Media
Trump clashes with Aussie reporter over Ukraine
Donald Trump has snapped at Australian journalist Latika M. Bourke during Anthony Albanese’s state visit after she asked why he didn’t “end the war in Ukraine tomorrow.”
As Steve Jackson writes in The Australian, the US President cut her off, saying she didn’t know what she was “talking about,” accusing her of oversimplifying the conflict.
Watch the exchange below:
2GB’s Mark Levy caught up in new court case
The broadcaster has been named in a new Supreme Court case involving a loan dispute between Benjamin Yammine and his friend Oliver Joseski, for whom he’s reportedly a guarantor.
As Josh Hanrahan writes in The Daily Telegraph, it follows the collapse of Levy’s Sylvania restaurant, Pronto, which was recently wound up by the court.
ABC offers staff three-year pay deal with extra perks
Capital Brief’s John Buckley writes that Aunty is offering staff a 9% pay rise over three years along with improved leave entitlements and pay progression guarantees.
The offer includes 3% annual increases, backdated to 1 October, which the broadcaster says outpaces recent salary movements at rival media organisations.
Companies
Southern Cross chair downplays job cuts amid Seven merger
The company’s chairman Heith Mackay-Cruise says jobs are safe despite plans to shave $30 million in costs following the company’s proposed merger with Seven West Media.

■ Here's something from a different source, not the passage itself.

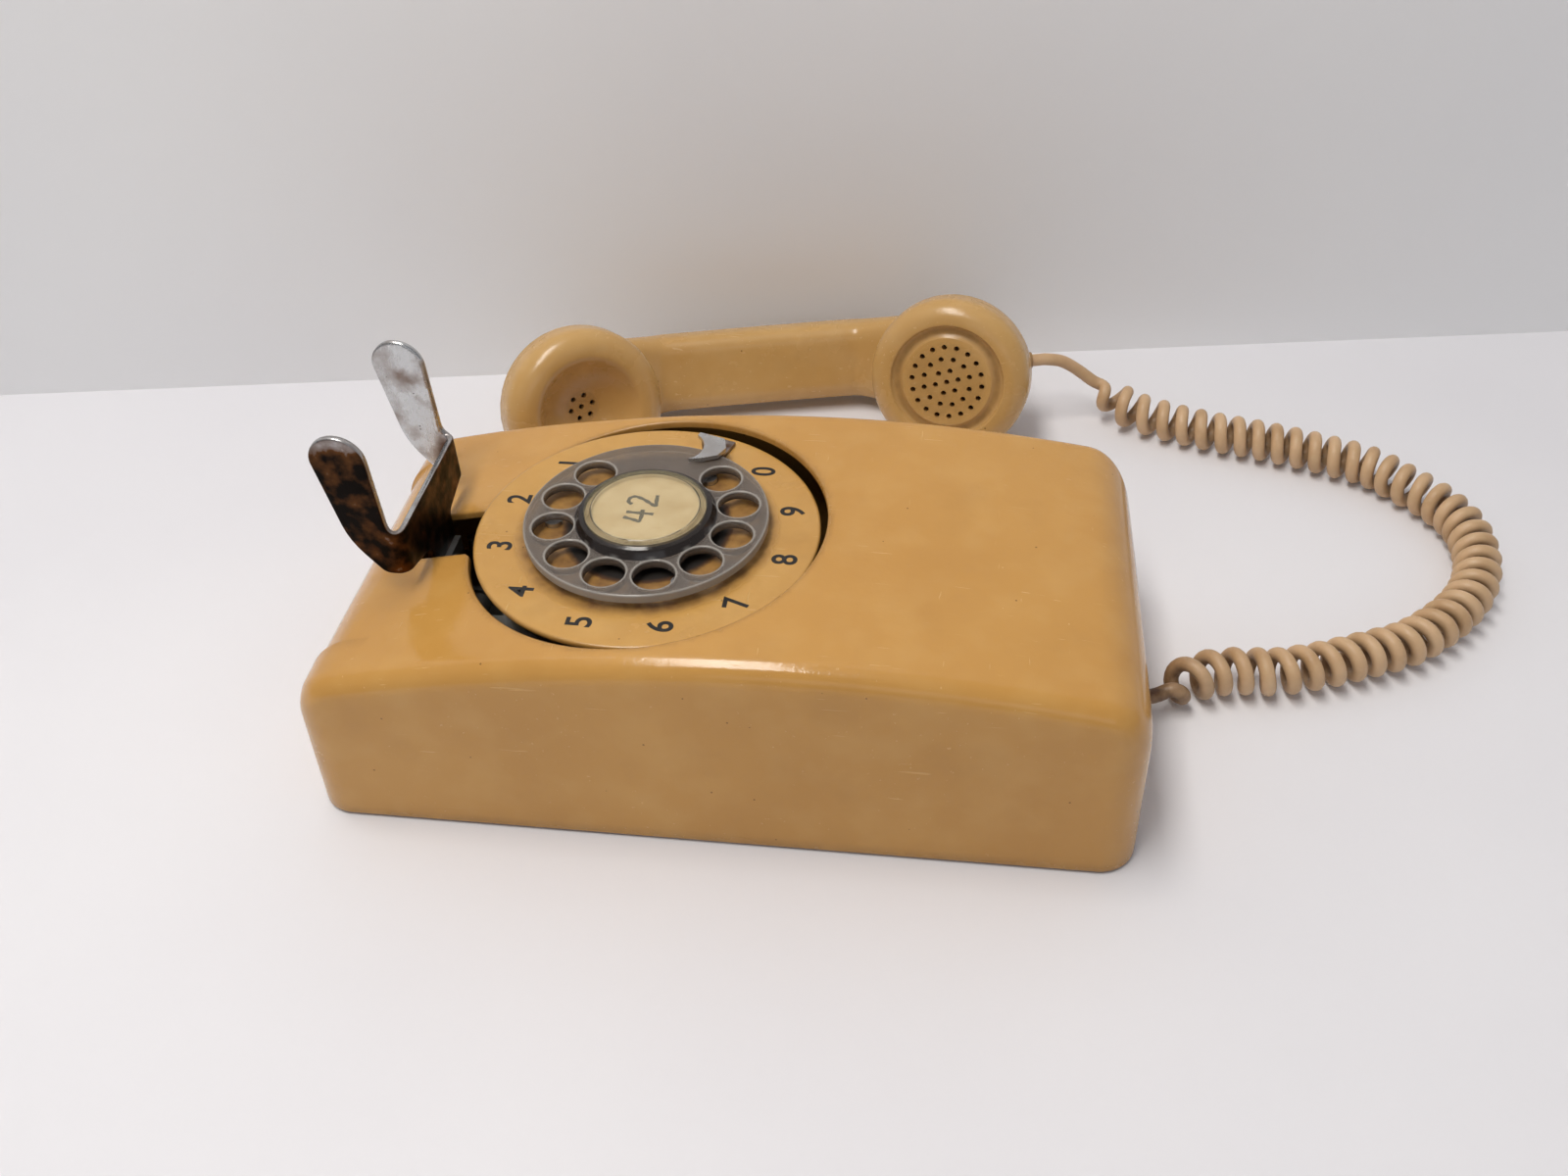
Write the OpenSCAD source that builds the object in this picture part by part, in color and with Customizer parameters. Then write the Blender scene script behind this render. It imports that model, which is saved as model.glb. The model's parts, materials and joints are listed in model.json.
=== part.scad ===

According to The Australian Financial Review’s Sam Buckingham-Jones, on-air talent, producers and sales teams across Triple M, Hit and LiSTNR are expected to stay put.
Paramount Skydance ups bid, rebuffed again by WBD
Deadline’s Dade Hayes, Dominic Patten, Jill Goldsmith report that Paramount Skydance has reportedly been turned down a second time by Warner Bros. Discovery after upping its takeover offer from $20 to $24 a share.
Both companies declined to comment, but the repeated bids suggest Paramount Skydance isn’t ready to walk away from WBD’s vast entertainment empire just yet.
Meanwhile…
Yahoo!Finance’s Allie Canal writes that Netflix co-CEO Ted Sarandos has dismissed talk of a Warner Bros. Discovery tie-up, saying the streamer isn’t interested in buying “legacy media networks.”